I know there is no way to avoid the small talk that takes place to fill the void of awkward silences. But can we at least avoid talking about wild nights out filled with experimental drug use and casual sex while surrounded by strangers in an elevator? I understand that this is college and students want to have fun, but I do not need to hear about last night’s wild sexcapades while I am heading to class.
Furthermore, students should keep in mind that an elevator ride is not an audition for American Idol. This is an elevator we are talking about. And while their moms may appreciate their singing, I am just trying to make it back to my dorm with my sanity intact.

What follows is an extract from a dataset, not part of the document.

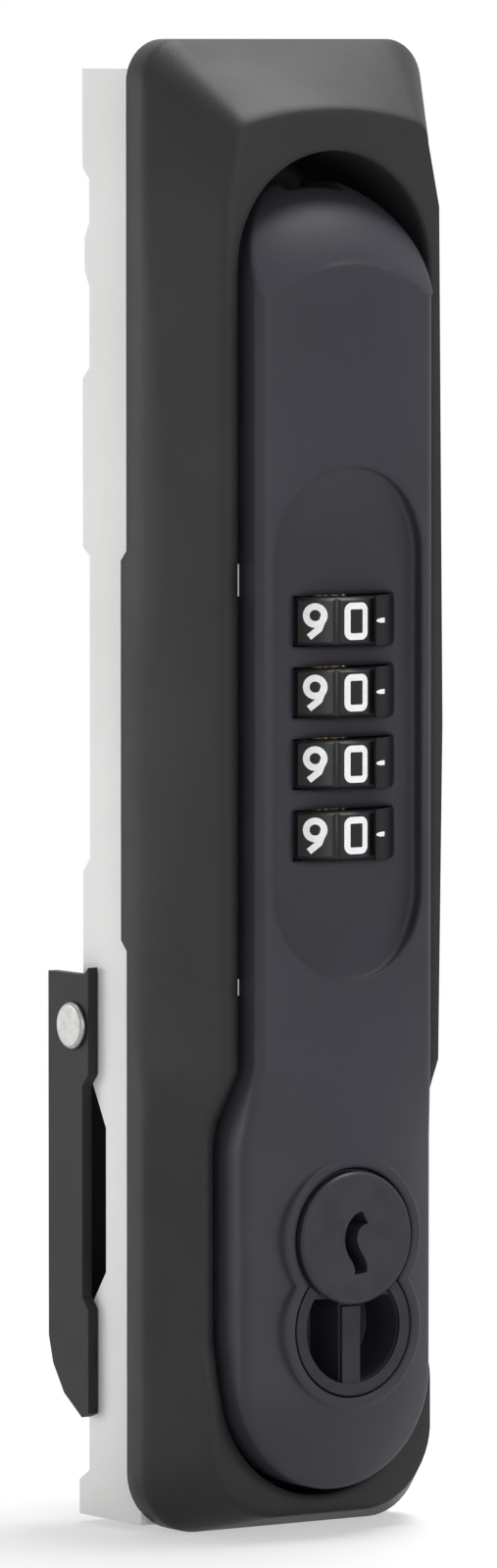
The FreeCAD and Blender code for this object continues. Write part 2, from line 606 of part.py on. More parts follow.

While riding elevators, people should realize there is limited space. As a girl who suffers from claustrophobia, I do not appreciate people inviting their party of 10 into an already crowded elevator. If the elevator looks like sardines in a can, people should wait for the next one to come along.
People should remember small space equals limited air. This means showers and deodorant are essential when it comes to close encounters with other individuals. Aside from body odor, smoke is another smell that is apparent in elevators. And I am never in the mood to smell smoke from someone else’s bad habit, especially not when I am forced to be in close quarters with them.
Elevators are necessary if you do not want to climb massive flights of stairs or get to class heart attack free. That being said, those who choose to ride elevators need to show appropriate elevator etiquette.